Less than two years after a reboot to switch vendors, one of America's most ambitious supercomputing projects has gone live. The $350 million Blue Waters supercomputer, which was dedicated last week at the University of Illinois' National Center for Supercomputing Applications (NCSA), was envisioned as the new frontier in American supercomputing technology.
Officials at the NCSA said the completed machine has delivered on that vision, NCSA spokeswoman Trish Barker said that peak performance for the supercomputer operates at 11.6 petaflops, or 11.6 quadrillion calculations per second. Had Blue Waters submitted this performance data for the November 2012 Top500 list of the most powerful supercomputers in the world, it would have ranked third.
"Blue Waters is a truly extraordinary computing system that will enable the nation's researchers, as well as our innovative companies, to achieve breakthroughs in a broad range of science and engineering," said Thom Dunning, director of the NCSA. "Blue Waters is also a unique resource for the University of Illinois and the state of Illinois, enhancing the path-finding role that Illinois has played in supercomputing for more than 25 years."

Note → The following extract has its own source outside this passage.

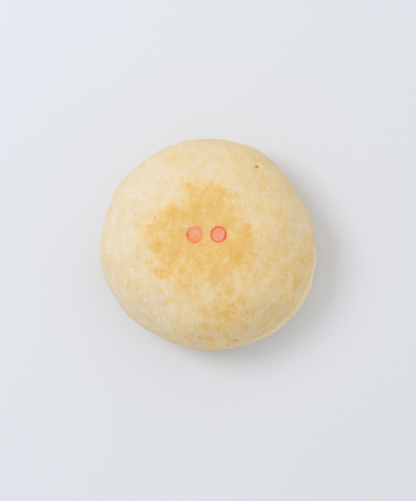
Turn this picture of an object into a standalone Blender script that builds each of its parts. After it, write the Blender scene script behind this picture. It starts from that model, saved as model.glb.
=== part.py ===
"""A round baked mooncake, its browned top marked with two red dye stamps.

One solid piece of flaky pastry, in metres with +Z up. The middle of its flat base is at the
origin, +X is its right and +Y its back. Run it with blender --background --python part.py.
"""

import math

import bmesh
import bpy
import numpy as np

MM = 0.001

# The turned form, before hands and the oven made it uneven
RADIUS = 37.2 * MM
HEIGHT = 33.0 * MM
BULGE_HEIGHT = 13.0 * MM
TOP_RADIUS = 9.0 * MM
BASE_RADIUS = 33.5 * MM
SHOULDER_FULLNESS = 2.15
SIDE_FULLNESS = 2.1

# How finely it is turned
SEGMENTS = 132
TOP_RINGS = 7
SHOULDER_RINGS = 16
SIDE_RINGS = 16

# The top leans away from the middle of the base, to the left and back
TOP_LEAN = np.array([-1.6, 3.6, 0.0]) * MM

# Where the side swells, or is pressed flat: direction and spread in degrees, then reach
SIDE_SWELLS = (
    (34.0, 12.0, -1.3 * MM),
    (241.0, 19.5, -1.95 * MM),
    (304.0, 49.0, -1.2 * MM),
    (64.0, 11.0, 0.75 * MM),
    (112.0, 14.0, 0.5 * MM),
    (153.0, 12.0, 0.5 * MM),
    (185.5, 8.0, 0.85 * MM),
    (311.0, 13.0, 0.15 * MM),
)

# The foot, a low roll of dough that spread on the baking tray
FOOT_HEIGHT = 2.4 * MM
FOOT_HALF_WIDTH = 2.6 * MM
FOOT_REACH = 0.4 * MM
# Where the foot swells past the side: direction and spread in degrees, then reach
FOOT_SWELL = (330.0, 41.0, 3.5 * MM)
FOOT_RIPPLE = 0.1 * MM
FOOT_RIPPLE_LENGTH = 10.0 * MM
# The crease between the foot and the bulge is as deep as the foot is proud there
CREASE_SHARE = 0.16
CREASE_HEIGHT = 7.2 * MM
CREASE_HALF_WIDTH = 1.7 * MM

# The hollow round the stamps, inside the ring that touched the tray
HOLLOW_DEPTH = 0.65 * MM
HOLLOW_RADIUS = 8.0 * MM

# Blisters of the skin on the side: direction in degrees, height, reach and rise
BLISTERS = (
    (274.8, 20.0 * MM, 3.6 * MM, 0.4 * MM),
    (146.0, 13.0 * MM, 5.0 * MM, 0.35 * MM),
    (53.5, 25.4 * MM, 2.6 * MM, 0.3 * MM),
)

# Soft unevenness of the skin: wavelength, height and seed of each layer
SKIN_WAVES = (
    (26.0 * MM, 0.16 * MM, 13),
    (11.0 * MM, 0.13 * MM, 12),
    (6.5 * MM, 0.05 * MM, 14),
)
WAVES_IN_A_LAYER = 28
SKIN_CENTRE = np.array([0.0, 0.0, 12.0]) * MM
FLAT_BASE_BELOW = 3.0 * MM

# The dye stamps, pressed on with the round end of a stick
STAMP_RADIUS = 2.85 * MM
STAMP_DEPTH = 0.22 * MM
STAMP_SIDES = 40
STAMP_PLACES = ((-4.9 * MM, 3.6 * MM), (3.2 * MM, 3.7 * MM))
CUTTER_HEIGHT = 4.0 * MM

# The patch that touched the tray, as overlapping rounds: x, y and radius
BROWNED_ROUNDS = (
    (-2.0 * MM, 4.0 * MM, 14.5 * MM),
    (-14.5 * MM, 5.5 * MM, 8.0 * MM),
    (0.0 * MM, 17.5 * MM, 5.5 * MM),
    (-13.0 * MM, -5.0 * MM, 6.0 * MM),
)

FINISHES = {
    "pale_crust": ((0.80, 0.64, 0.40, 1.0), 0.62),
    "browned_crust": ((0.72, 0.46, 0.15, 1.0), 0.52),
    "red_dye": ((0.80, 0.20, 0.12, 1.0), 0.55),
}


def clear_scene():
    """Removes every object, so that the script can be run again."""
    for old in list(bpy.data.objects):
        bpy.data.objects.remove(old)


def finish(name):
    """A plain Principled material with the named finish."""
    colour, roughness = FINISHES[name]
    material = bpy.data.materials.new(name)
    material.use_nodes = True
    shader = material.node_tree.nodes["Principled BSDF"]
    shader.inputs["Base Color"].default_value = colour
    shader.inputs["Roughness"].default_value = roughness
    shader.inputs["Metallic"].default_value = 0.0
    material.diffuse_color = colour
    return material


def ease(low, high, value):
    """0 below low, 1 above high, and a smooth rise between them."""
    share = np.clip((value - low) / (high - low), 0.0, 1.0)
    return share * share * (3.0 - 2.0 * share)


def swell(angle, direction, spread):
    """1 at a direction round the cake, fading over a spread; both are in degrees."""
    away = (np.degrees(angle) - direction + 180.0) % 360.0 - 180.0
    return np.exp(-((away / spread) ** 2))


def ridge(height, middle, half_width):
    """1 at a height up the side, fading over the half width."""
    return np.exp(-(((height - middle) / half_width) ** 2))


def waves(points, wavelength, seed):
    """Smooth noise of unit strength: a sum of cosine waves in seeded directions."""
    random = np.random.default_rng(seed)
    ways = random.normal(size=(WAVES_IN_A_LAYER, 3))
    ways /= np.linalg.norm(ways, axis=1, keepdims=True)
    ways *= 2.0 * math.pi / wavelength * random.uniform(0.75, 1.25, (WAVES_IN_A_LAYER, 1))
    phases = random.uniform(0.0, 2.0 * math.pi, WAVES_IN_A_LAYER)
    return np.cos(points @ ways.T + phases).sum(axis=1) * math.sqrt(2.0 / WAVES_IN_A_LAYER)


def quarter(start, corner, fullness, rings, falling):
    """Points of a quarter superellipse, without its first point.

    It leaves start level when falling, else upright, and ends at corner.
    """
    points = []
    for ring in range(1, rings + 1):
        turn = 0.5 * math.pi * ring / rings
        across = math.sin(turn) ** (2.0 / fullness)
        down = 1.0 - math.cos(turn) ** (2.0 / fullness)
        if not falling:
            across, down = down, across
        radius = start[0] + (corner[0] - start[0]) * across
        height = start[1] + (corner[1] - start[1]) * down
        points.append((radius, height))
    return points


def profile():
    """Radius and height of the turned form, from the middle of its top to the middle of its base."""
    top = [(TOP_RADIUS * ring / TOP_RINGS, HEIGHT) for ring in range(TOP_RINGS + 1)]
    shoulder = quarter(top[-1], (RADIUS, BULGE_HEIGHT), SHOULDER_FULLNESS, SHOULDER_RINGS, True)
    side = quarter(shoulder[-1], (BASE_RADIUS, 0.0), SIDE_FULLNESS, SIDE_RINGS, False)
    return top + shoulder + side + [(0.0, 0.0)]


def turned_mesh():
    """The profile spun round the upright axis, as one closed mesh."""
    shape = bmesh.new()
    corners = [shape.verts.new((radius, 0.0, height)) for radius, height in profile()]
    edges = [shape.edges.new(pair) for pair in zip(corners, corners[1:])]
    bmesh.ops.spin(
        shape,
        geom=corners + edges,
        cent=(0.0, 0.0, 0.0),
        axis=(0.0, 0.0, 1.0),
        angle=2.0 * math.pi,
        steps=SEGMENTS,
        use_merge=True,
    )
    bmesh.ops.remove_doubles(shape, verts=shape.verts, dist=0.01 * MM)
    bmesh.ops.recalc_face_normals(shape, faces=shape.faces)
    mesh = bpy.data.meshes.new("pastry")
    shape.to_mesh(mesh)
    shape.free()
    return mesh


def foot_reach(angle):
    """How far the foot stands out of the turned side, in each direction."""
    direction, spread, extra = FOOT_SWELL
    reach = FOOT_REACH + extra * swell(angle, direction, spread)
    rim = np.stack([np.cos(angle), np.sin(angle), np.zeros_like(angle)], axis=1) * RADIUS
    return reach + FOOT_RIPPLE * waves(rim, FOOT_RIPPLE_LENGTH, seed=21)


def blistered(points):
    """How far the blisters lift the skin: low round domes with steep edges."""
    radii, heights = zip(*profile())
    lift = np.zeros(len(points))
    for direction, height, reach, rise in BLISTERS:
        radius = np.interp(height, heights[::-1], radii[::-1])
        turn = math.radians(direction)
        middle = np.array([radius * math.cos(turn), radius * math.sin(turn), height])
        away = np.linalg.norm(points - middle, axis=1)
        lift += rise * (1.0 - ease(0.5 * reach, reach, away))
    return lift


def hand_shaped(points):
    """Moves the turned form's points to where hands, tray and oven left them."""
    radius = np.hypot(points[:, 0], points[:, 1])
    angle = np.arctan2(points[:, 1], points[:, 0])
    height = points[:, 2]
    out = np.stack([np.cos(angle), np.sin(angle), np.zeros_like(angle)], axis=1)

    side = np.zeros_like(angle)
    for direction, spread, reach in SIDE_SWELLS:
        side += reach * swell(angle, direction, spread)
    foot = ridge(height, FOOT_HEIGHT, FOOT_HALF_WIDTH)
    foot -= CREASE_SHARE * ridge(height, CREASE_HEIGHT, CREASE_HALF_WIDTH)
    foot *= foot_reach(angle) * ease(0.5 * RADIUS, 0.8 * RADIUS, radius)
    outwards = side * radius / RADIUS + foot

    hollow = HOLLOW_DEPTH * np.exp(-((radius / HOLLOW_RADIUS) ** 2)) * ease(0.0, HEIGHT, height)
    shaped = points + out * outwards[:, None]
    shaped[:, 2] -= hollow
    shaped += TOP_LEAN * (height / HEIGHT)[:, None] ** 2

    from_centre = points - SKIN_CENTRE
    from_centre /= np.linalg.norm(from_centre, axis=1, keepdims=True)
    skin = sum(rise * waves(points, length, seed) for length, rise, seed in SKIN_WAVES)
    skin *= ease(0.0, FLAT_BASE_BELOW, height)
    skin += blistered(points)
    return shaped + from_centre * skin[:, None]


def centred_on_base(points):
    """Slides the points so that the middle of their bounding box is over the origin."""
    middle = (points.min(axis=0) + points.max(axis=0)) / 2.0
    return points - np.array([middle[0], middle[1], 0.0])


def is_browned(centre):
    """Whether a face's centre lies where the tray browned the top, or on the base."""
    on_top = centre.z > 0.8 * HEIGHT and any(
        math.hypot(centre.x - x, centre.y - y) < reach for x, y, reach in BROWNED_ROUNDS
    )
    return on_top or centre.z < 0.1 * MM


def make_pastry():
    """The whole mooncake as one uneven solid, its browned faces in their own finish."""
    mesh = turned_mesh()
    points = np.empty(len(mesh.vertices) * 3)
    mesh.vertices.foreach_get("co", points)
    points = centred_on_base(hand_shaped(points.reshape(-1, 3)))
    mesh.vertices.foreach_set("co", points.ravel())

    shape = bmesh.new()
    shape.from_mesh(mesh)
    bmesh.ops.triangulate(shape, faces=shape.faces)
    for face in shape.faces:
        face.material_index = int(is_browned(face.calc_center_median()))
    shape.to_mesh(mesh)
    shape.free()
    mesh.materials.append(finish("pale_crust"))
    mesh.materials.append(finish("browned_crust"))
    mesh.materials.append(finish("red_dye"))
    mesh.shade_smooth()

    pastry = bpy.data.objects.new("pastry", mesh)
    bpy.context.collection.objects.link(pastry)
    return pastry


def stamp_cutter(name, pastry, place, dye):
    """A round plug whose lower face is the dyed floor of one stamp's dent."""
    found, surface, _, _ = pastry.ray_cast((place[0], place[1], 2.0 * HEIGHT), (0.0, 0.0, -1.0))
    if not found:
        raise ValueError(f"{name} isn't over the pastry")
    shape = bmesh.new()
    bmesh.ops.create_cone(
        shape,
        cap_ends=True,
        segments=STAMP_SIDES,
        radius1=STAMP_RADIUS,
        radius2=STAMP_RADIUS,
        depth=CUTTER_HEIGHT,
    )
    mesh = bpy.data.meshes.new(name)
    shape.to_mesh(mesh)
    shape.free()
    mesh.materials.append(dye)
    cutter = bpy.data.objects.new(name, mesh)
    cutter.location = (place[0], place[1], surface.z - STAMP_DEPTH + CUTTER_HEIGHT / 2.0)
    cutter.display_type = "WIRE"
    cutter.hide_render = True
    bpy.context.collection.objects.link(cutter)
    return cutter


def press_stamps(pastry):
    """Cuts the two shallow round dents, whose floors take the dye's finish."""
    dye = pastry.data.materials["red_dye"]
    bpy.context.view_layer.update()
    for number, place in enumerate(STAMP_PLACES, start=1):
        cutter = stamp_cutter(f"stamp_cutter_{number}", pastry, place, dye)
        dent = pastry.modifiers.new(f"stamp_{number}", "BOOLEAN")
        dent.operation = "DIFFERENCE"
        dent.solver = "EXACT"
        dent.material_mode = "TRANSFER"
        dent.object = cutter


def main():
    """Builds the mooncake in an empty scene."""
    clear_scene()
    press_stamps(make_pastry())


main()
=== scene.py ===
"""A round baked mooncake in a pale flaky crust, seen from straight above on a pale floor.

The cake is one closed skin, worked out with numpy from the same sizes as the solid in the frame
and dressed with a procedural baked crust. Lengths are in metres unless a class says that its own
are in millimetres, and colours are sRGB hex values.
"""

from __future__ import annotations

import itertools
import logging
import math
from dataclasses import dataclass
from enum import Enum
from typing import Any, Sequence

import bpy
import numpy as np
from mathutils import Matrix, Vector


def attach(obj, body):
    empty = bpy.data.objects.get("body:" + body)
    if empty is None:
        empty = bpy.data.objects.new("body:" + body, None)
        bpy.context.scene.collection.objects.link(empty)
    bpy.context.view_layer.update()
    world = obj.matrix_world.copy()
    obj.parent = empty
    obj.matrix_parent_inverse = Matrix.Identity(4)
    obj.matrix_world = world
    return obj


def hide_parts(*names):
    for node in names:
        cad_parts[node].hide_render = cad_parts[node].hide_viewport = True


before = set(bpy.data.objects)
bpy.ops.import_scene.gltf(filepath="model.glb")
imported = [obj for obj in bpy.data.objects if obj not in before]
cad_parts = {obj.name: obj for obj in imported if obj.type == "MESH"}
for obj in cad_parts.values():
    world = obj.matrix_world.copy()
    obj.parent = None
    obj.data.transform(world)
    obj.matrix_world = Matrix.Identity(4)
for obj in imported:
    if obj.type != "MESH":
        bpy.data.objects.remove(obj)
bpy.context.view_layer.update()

LOG = logging.getLogger("mooncake")

MM = 0.001
FULL_TURN = 2.0 * math.pi

# The photograph's frame, and the real width of one of its pixels at the cake's widest
FRAME_PIXELS = (416, 501)
PIXEL = 0.35 * MM
CAKE_CENTRE_PIXEL = (209.2, 245.7)

# Whole numbers that scatter one spot in each cube of a lattice
CUBE_MIXERS = (73856093, 19349663, 83492791)
SEED_MIXER = 9781
JITTER_MIXERS = (7919, 10007, 15731)
JITTER_SHIFT = 7
JITTER_STEPS = 1009

Tree = bpy.types.NodeTree
Output = bpy.types.NodeSocket

# A share from 0 to 1 and the hex colour that it lays over what is below
Coat = tuple[Output, str]

# What makes a Map Range node ease its value in and out
EASED = {"interpolation_type": "SMOOTHSTEP"}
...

Illinois Governor Pat Quinn joined the National Science Foundation, officials from the University of Illinois and other state and business leaders to celebrate the debut and success of the NSF-funded project. Governor Quinn declared March 28th, 2013 Blue Waters Supercomputing Day in the State of Illinois.
Starting with a NSF grant in 2007 NCSA partnered with the University of Illinois to build the National Petascale Computing Facility (NPCF) to power Blue Waters - a set of infrastructure, including a data center, plus computation, networking, and storage and code. After the data center opened, and an initial setback when IBM pulled out, the project awarded a multi-year project to Cray.
The Cray version of the now installed Blue Waters supercomputer is made up of over 300 cabinets, with 25,000 nodes, over 380,000 cores, aided by more than 3,000 NVIDIA GPU’s, and has over 25 Petabytes of usable storage. NCSA also selected the Black Diamond X8 switch from Extreme Networks to support the 25 petabytes of storage transported by the Ethernet network.
NSF - Transforming Scientific Process and Discovery
The NSF has invested heavily in supercomputers - inaugurating a system at NCAR last fall, and Stampede and Blue Waters this month. Researchers will utilize Blue Waters for science and engineering topics from earthquakes to astronomy and the molecular mechanisms of disease. Thanks to a remote system researchers can perform work 365 days a year from their workspace.
Brian Jewett, an atmospheric research scientist at the University of Illinois at Urbana-Champaign, is studying tornadoes, with the goal of better understanding the factors that can lead to dangerous twisters. "We already know from storm chaser reports over decades that mergers can either kill off a storm, or result in one that is much stronger," he adds. "Understanding this and other factors that influence the merger could help in future prediction and warnings."
Ten research projects have been awarded access to the Blue Waters supercomputer. The computing and data capabilities of Blue Waters will assist researchers in addressing questions of biology, nanoelectronics, ecological and economic impacts of climate change, and more.